Task to complete: Print each line exactly as it is given.

Data:

# # #

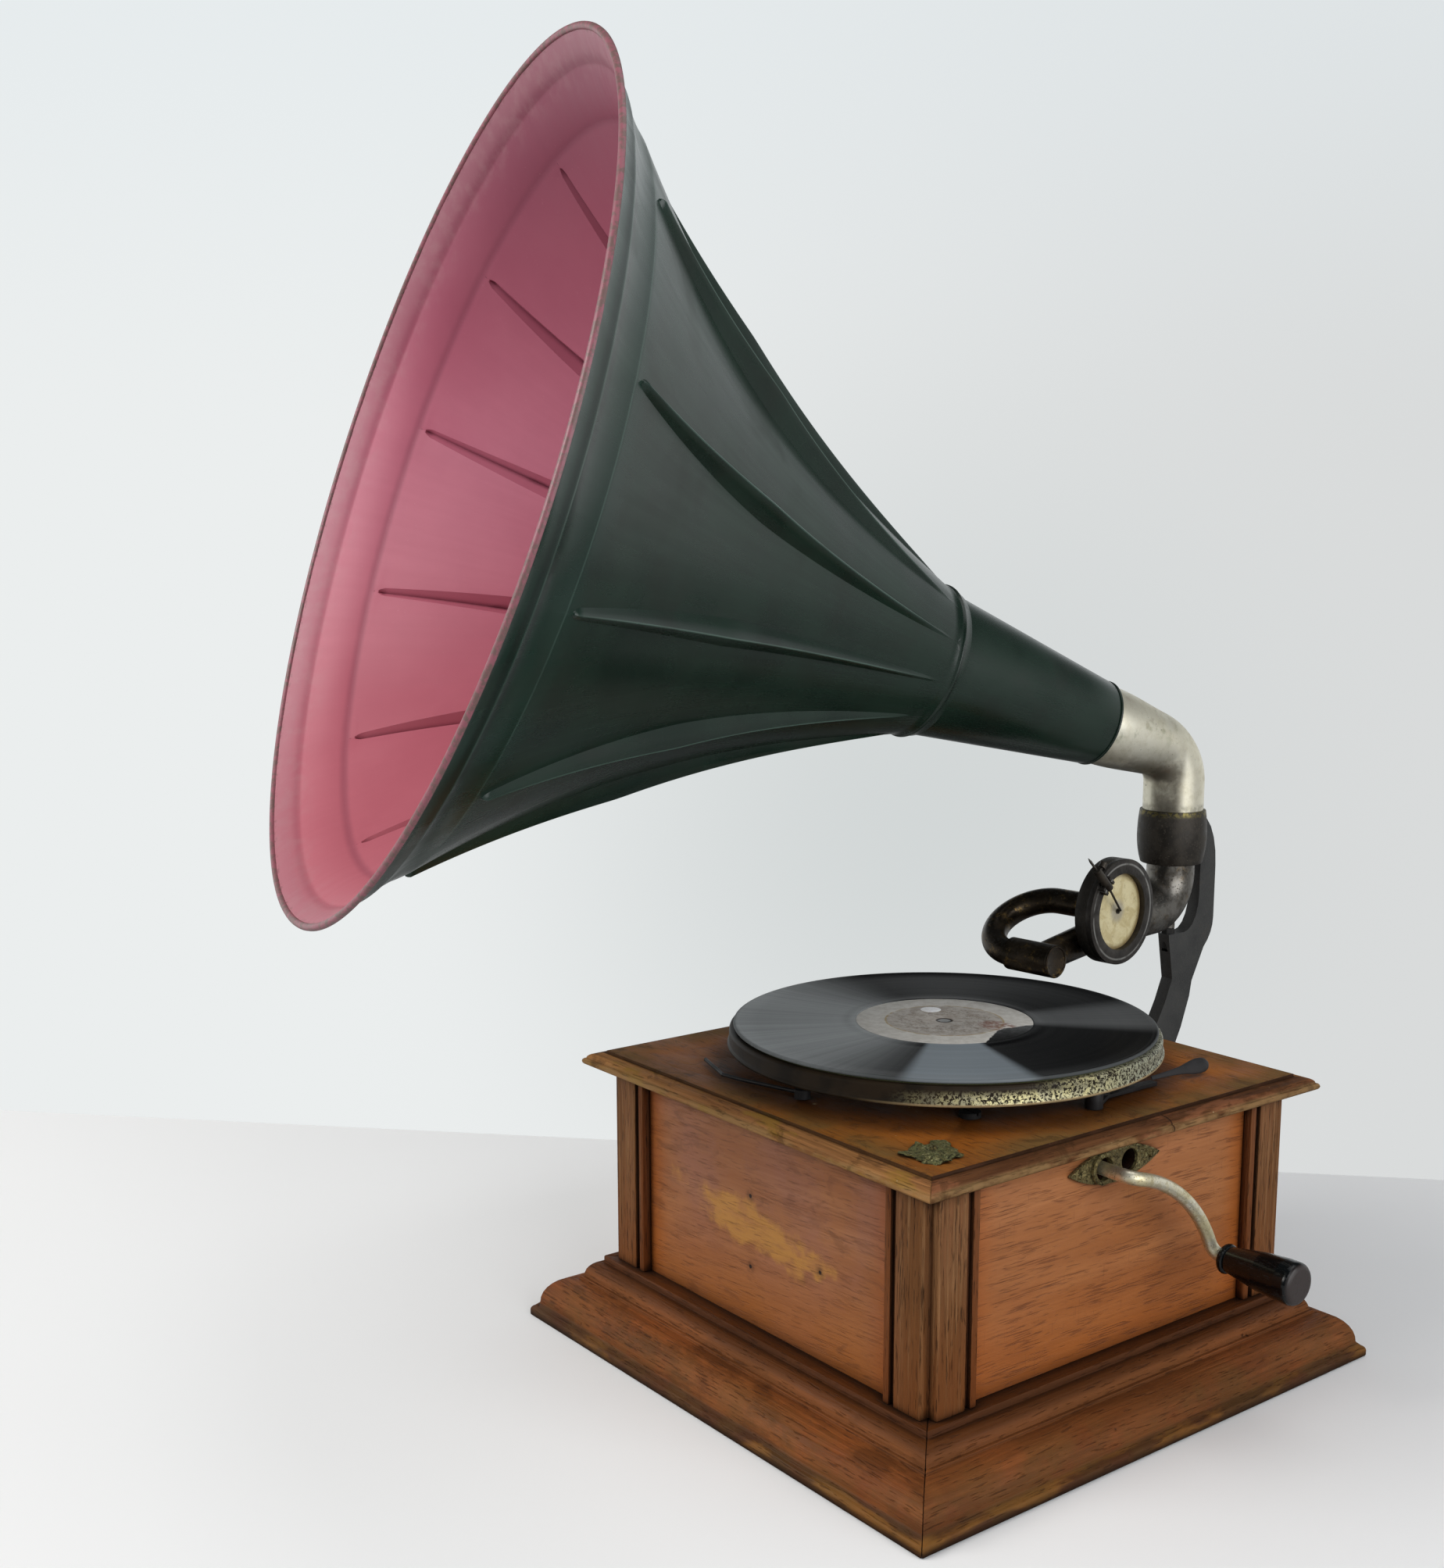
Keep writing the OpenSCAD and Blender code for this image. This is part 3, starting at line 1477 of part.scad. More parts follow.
module tone_arm() {
  color(iron)
    arm_frame()
      difference() {
        union() {
          arm_body(0, 0);
          translate([-cross_left, -arm_len, cross_z])
            rotate([0, 90, 0])
              cylinder(r = cross_r, h = cross_left + cross_right);
          translate([0, 0, boss_low])
            cylinder(r = boss_r, h = arm_bend_z - arm_bend - boss_low);
        }
        arm_body(arm_wall, cut);
        translate([-cross_left - cut, -arm_len, cross_z])
          rotate([0, 90, 0])
            cylinder(r = goose_r + run_fit, h = cross_left + cross_right + 2 * cut);
        translate([0, 0, boss_low - cut])
          cylinder(r = pivot_pin_r + run_fit, h = 2.5 + cut);
      }
}

module arm_end_cap() {
  color(iron)
    arm_frame()
      translate([cross_right, -arm_len, cross_z])
        rotate([0, 90, 0]) {
          translate([0, 0, -3])
            cylinder(r = goose_r, h = 3);
          difference() {
            cylinder(r = cross_r, h = cross_cap_t);
            translate([0, 0, cross_cap_t - 0.8])
              cylinder(r = cross_r - 1.6, h = 1);
          }
        }
}

// Frame of the gooseneck: origin on the cross tube's axis, +X along it, +Y towards the sound box
module goose_frame() {
  arm_frame()
    translate([0, -arm_len, cross_z])
      rotate([goose_rest, 0, 0])
        children();
}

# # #

Result of the exercise:
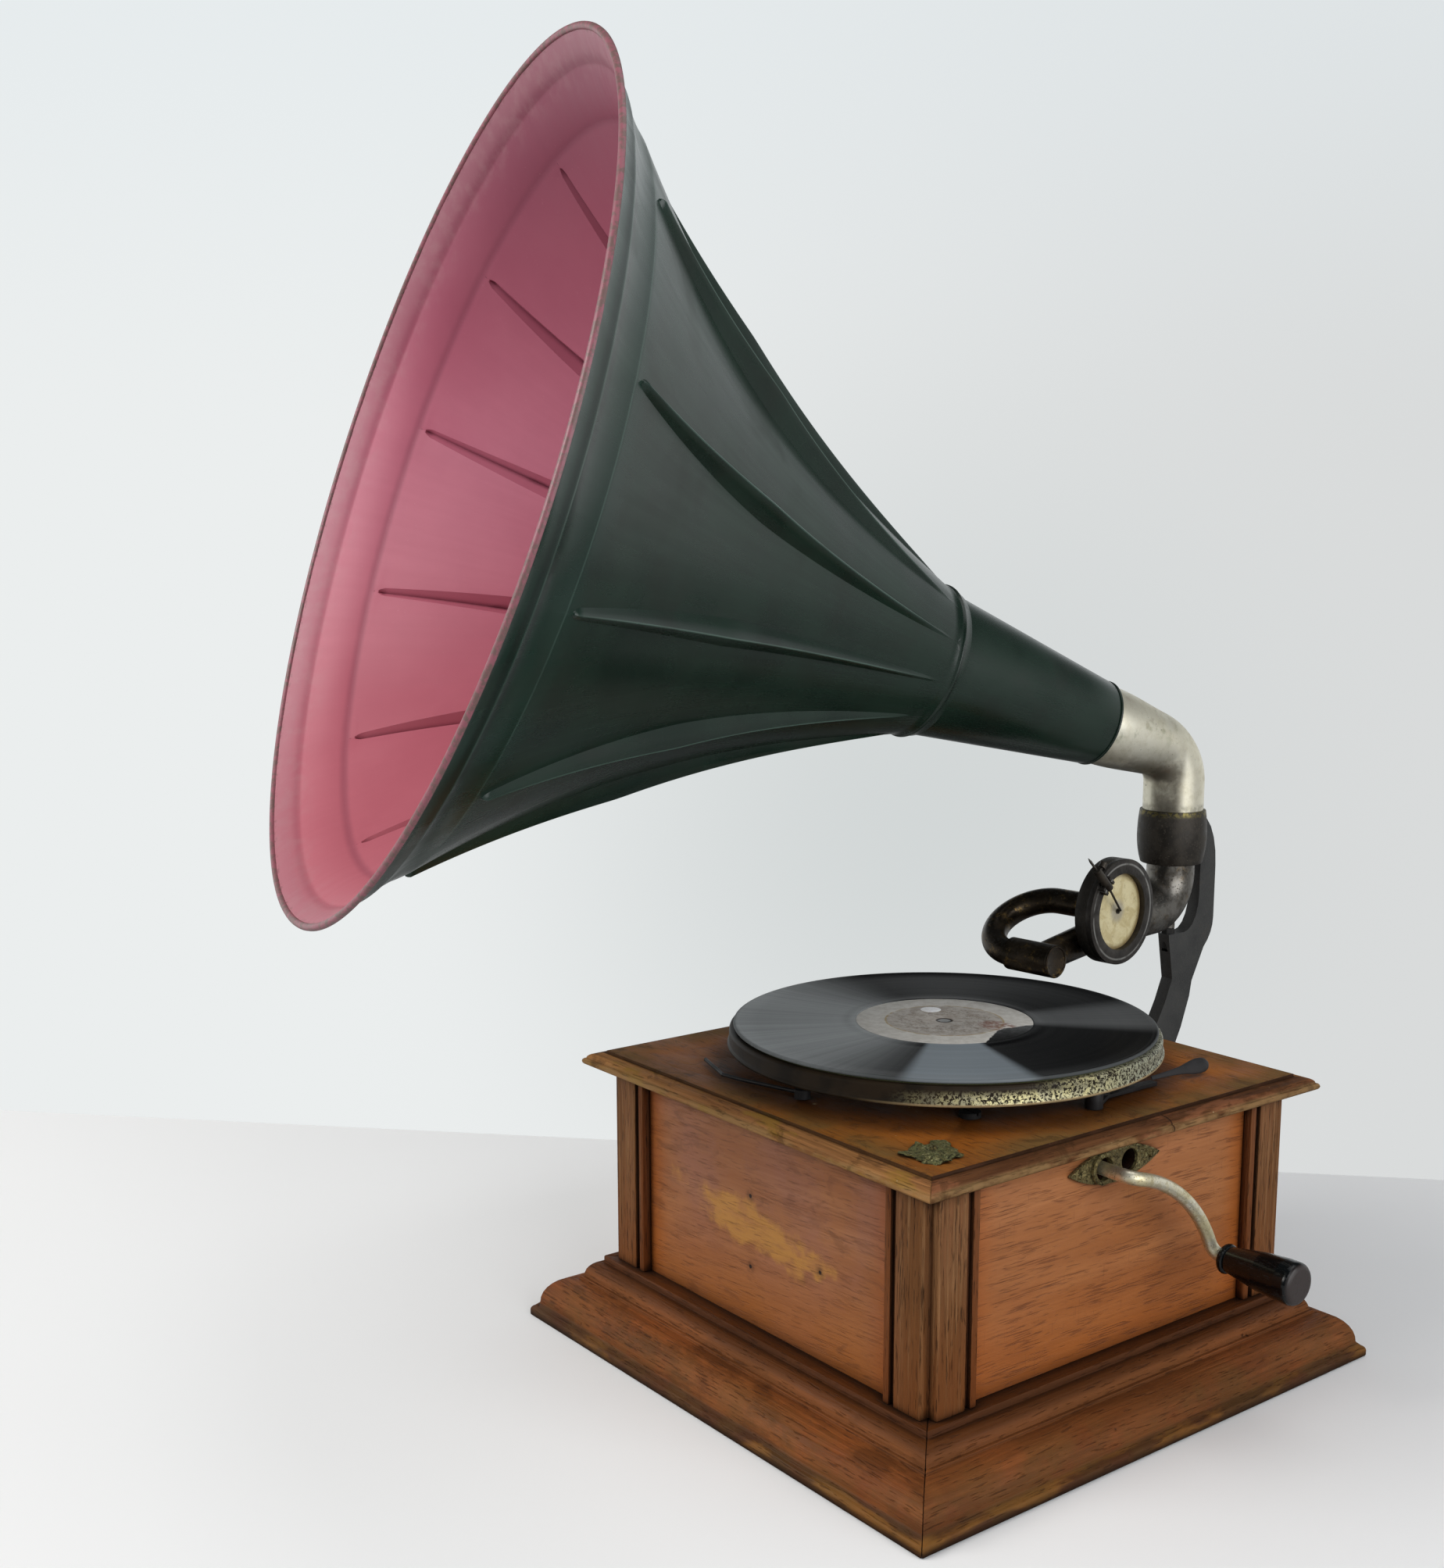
Keep writing the OpenSCAD and Blender code for this image. This is part 3, starting at line 1477 of part.scad. More parts follow.
module tone_arm() {
  color(iron)
    arm_frame()
      difference() {
        union() {
          arm_body(0, 0);
          translate([-cross_left, -arm_len, cross_z])
            rotate([0, 90, 0])
              cylinder(r = cross_r, h = cross_left + cross_right);
          translate([0, 0, boss_low])
            cylinder(r = boss_r, h = arm_bend_z - arm_bend - boss_low);
        }
        arm_body(arm_wall, cut);
        translate([-cross_left - cut, -arm_len, cross_z])
          rotate([0, 90, 0])
            cylinder(r = goose_r + run_fit, h = cross_left + cross_right + 2 * cut);
        translate([0, 0, boss_low - cut])
          cylinder(r = pivot_pin_r + run_fit, h = 2.5 + cut);
      }
}

module arm_end_cap() {
  color(iron)
    arm_frame()
      translate([cross_right, -arm_len, cross_z])
        rotate([0, 90, 0]) {
          translate([0, 0, -3])
            cylinder(r = goose_r, h = 3);
          difference() {
            cylinder(r = cross_r, h = cross_cap_t);
            translate([0, 0, cross_cap_t - 0.8])
              cylinder(r = cross_r - 1.6, h = 1);
          }
        }
}

// Frame of the gooseneck: origin on the cross tube's axis, +X along it, +Y towards the sound box
module goose_frame() {
  arm_frame()
    translate([0, -arm_len, cross_z])
      rotate([goose_rest, 0, 0])
        children();
}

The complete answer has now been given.